- District map from the 2023 election
- Delegate:
|  | Tony Wilt R–Broadway |
- Demographics: 70% White 5% Black 18% Hispanic 3% Asian 0% Native American 0% Hawaiian/Pacific Islander 0% Other 3% Multiracial
- Population (2024) • Voting age: 87,521 18
- Registered voters: 52,452

= Virginia's 34th House of Delegates district =

Virginia legislative district

Virginia's 34th House of Delegates district elects one of 100 seats in the Virginia House of Delegates, the lower house of the state's bicameral legislature.
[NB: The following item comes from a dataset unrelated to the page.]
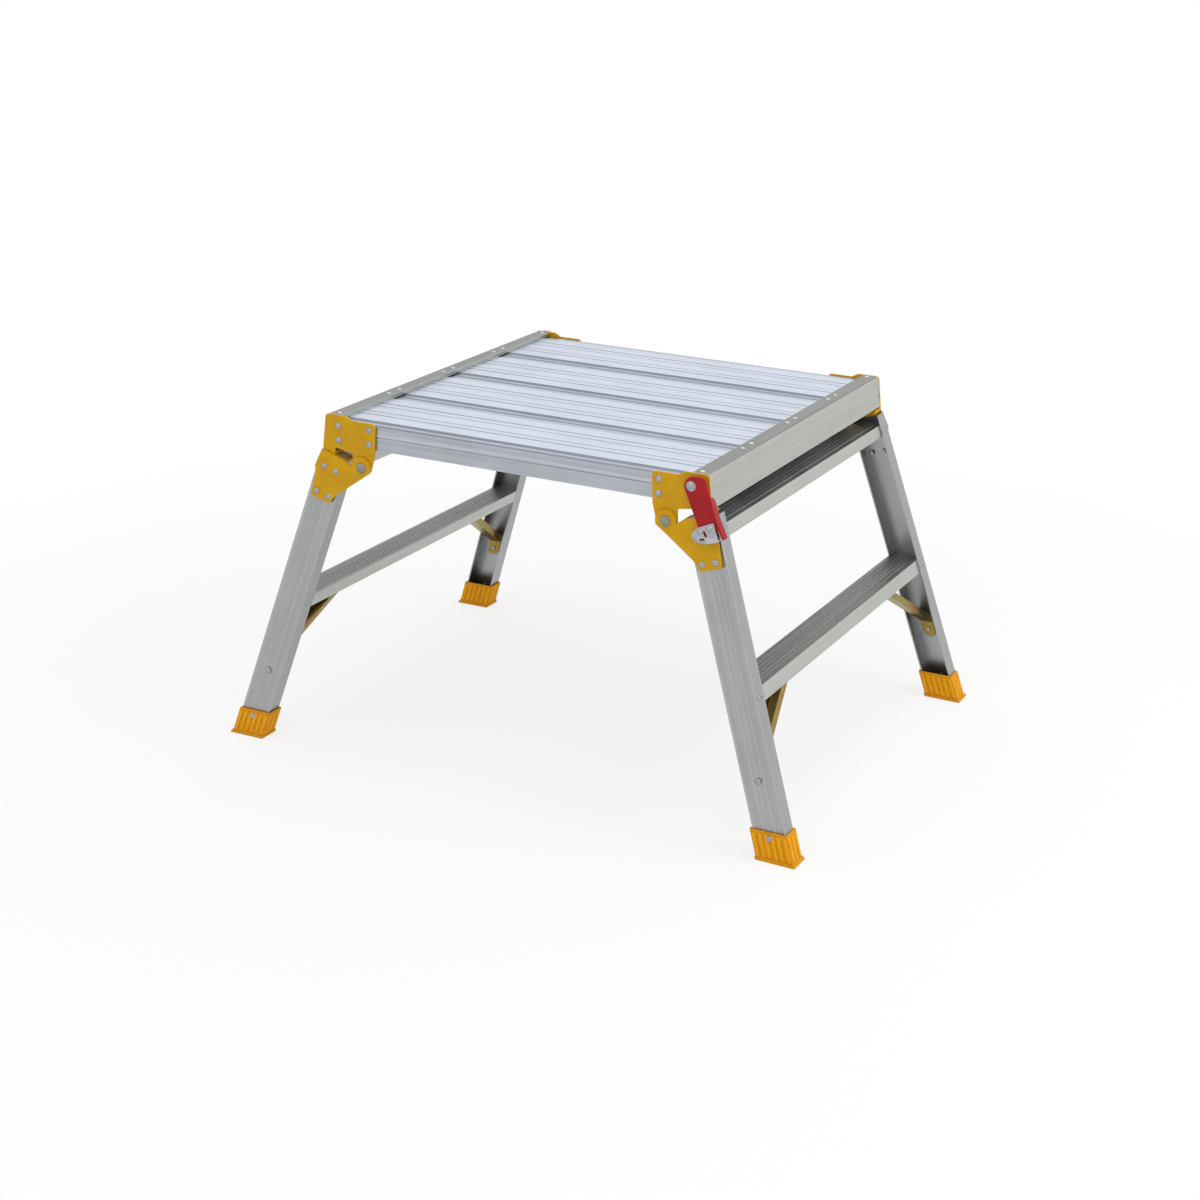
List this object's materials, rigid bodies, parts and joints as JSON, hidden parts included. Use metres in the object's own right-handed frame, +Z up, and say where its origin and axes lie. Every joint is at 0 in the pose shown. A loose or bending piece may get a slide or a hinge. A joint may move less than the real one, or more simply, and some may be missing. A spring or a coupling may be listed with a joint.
{
  "type": "folding work platform",
  "caption": "Low folding work platform: ribbed aluminium deck on two splayed folding leg frames, each with a step, diagonal braces, yellow hinge plates, rubber feet and a red latch.",
  "frame": {"origin": "on the floor under the middle of the deck", "axes": "+X along the front edge to the right, +Y into the depth, +Z up"},
  "size_m": [0.9232, 0.6924, 0.5114],
  "materials": {
    "deck_aluminium": "bright mill-finish extrusion, ribbed",
    "frame_aluminium": "satin mill-finish extrusion",
    "yellow_powder_coat": "semi-gloss powder coat",
    "red_paint": "semi-gloss powder coat",
    "yellow_zinc_steel": "yellow chromated zinc",
    "rivet_steel": "satin steel",
    "chrome": "bright nickel-chrome plate",
    "yellow_rubber": "matt moulded rubber, ribbed"
  },
  "bodies": {
    "platform": {"bracket_back_left": "yellow_powder_coat", "bracket_back_right": "yellow_powder_coat", "bracket_front_left": "yellow_powder_coat", "bracket_front_right": "yellow_powder_coat", "bracket_rivets": "rivet_steel", "deck_plank_1": "deck_aluminium", "deck_plank_2": "deck_aluminium", "deck_plank_3": "deck_aluminium", "deck_plank_4": "deck_aluminium", "end_rail_left": "frame_aluminium", "end_rail_right": "frame_aluminium", "hinge_pins": "rivet_steel", "latch_pin_left": "rivet_steel", "latch_pin_right": "rivet_steel", "rail_rivets": "rivet_steel"},
    "leg_frame_right": {"brace_back_right": "yellow_zinc_steel", "brace_front_right": "yellow_zinc_steel", "brace_rivets_right": "rivet_steel", "cross_rivets_right": "rivet_steel", "foot_back_right": "yellow_rubber", "foot_front_right": "yellow_rubber", "foot_screws_right": "rivet_steel", "latch_catch_right": "chrome", "leg_back_right": "frame_aluminium", "leg_front_right": "frame_aluminium", "leg_plate_back_right": "yellow_powder_coat", "leg_plate_front_right": "yellow_powder_coat", "leg_plate_rivets_right": "rivet_steel", "step_right": "frame_aluminium", "top_bar_right": "frame_aluminium"},
    "leg_frame_left": {"brace_back_left": "yellow_zinc_steel", "brace_front_left": "yellow_zinc_steel", "brace_rivets_left": "rivet_steel", "cross_rivets_left": "rivet_steel", "foot_back_left": "yellow_rubber", "foot_front_left": "yellow_rubber", "foot_screws_left": "rivet_steel", "latch_catch_left": "chrome", "leg_back_left": "frame_aluminium", "leg_front_left": "frame_aluminium", "leg_plate_back_left": "yellow_powder_coat", "leg_plate_front_left": "yellow_powder_coat", "leg_plate_rivets_left": "rivet_steel", "step_left": "frame_aluminium", "top_bar_left": "frame_aluminium"},
    "latch_right": {"latch_lever_right": "red_paint"},
    "latch_left": {"latch_lever_left": "red_paint"}
  },
  "joints": [
    {"name": "leg_fold_right", "type": "hinge", "parent": "platform", "child": "leg_frame_right", "pos_m": [0.24, 0, 0.439], "axis": [0, 1, 0], "range_deg": [0, 94]},
    {"name": "leg_fold_left", "type": "hinge", "parent": "platform", "child": "leg_frame_left", "pos_m": [-0.24, 0, 0.439], "axis": [0, -1, 0], "range_deg": [0, 112]},
    {"name": "latch_swing_right", "type": "hinge", "parent": "platform", "child": "latch_right", "pos_m": [0.279, -0.3135, 0.4947], "axis": [0, -1, 0], "range_deg": [0, 70]},
    {"name": "latch_swing_left", "type": "hinge", "parent": "platform", "child": "latch_left", "pos_m": [-0.279, 0.3135, 0.4947], "axis": [0, 1, 0], "range_deg": [0, 70]}
  ]
}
District 34 currently represents the city of Harrisonburg and part of Rockingham County in the Shenandoah Valley. The district is currently represented by Republican Tony Wilt.

==Electoral history ==
===2013===
In the 2013 general election, Republican incumbent Barbara Comstock was challenged by Democrat Kathleen Murphy, a former Clinton administration official in the U.S. Department of Commerce. Comstock edged out Murphy, winning re-election by 258 votes.

===2015===
Incumbent Comstock was elected to Congress in November 2014, vacating her House of Delegates seat and prompting a special election on January 6, 2015. In another close contest, Democrat Murphy defeated Republican Craig Parisot by 326 votes. In the November general election, the same candidates ran again. Murphy won re-election by 188 votes.

=== 2017 ===
Murphy was re-elected with 61% of the vote, defeating Republican Cheryl Buford.

=== 2019 ===
Challenged by Republican Gary Pan, Murphy was re-elected with 58% of the vote.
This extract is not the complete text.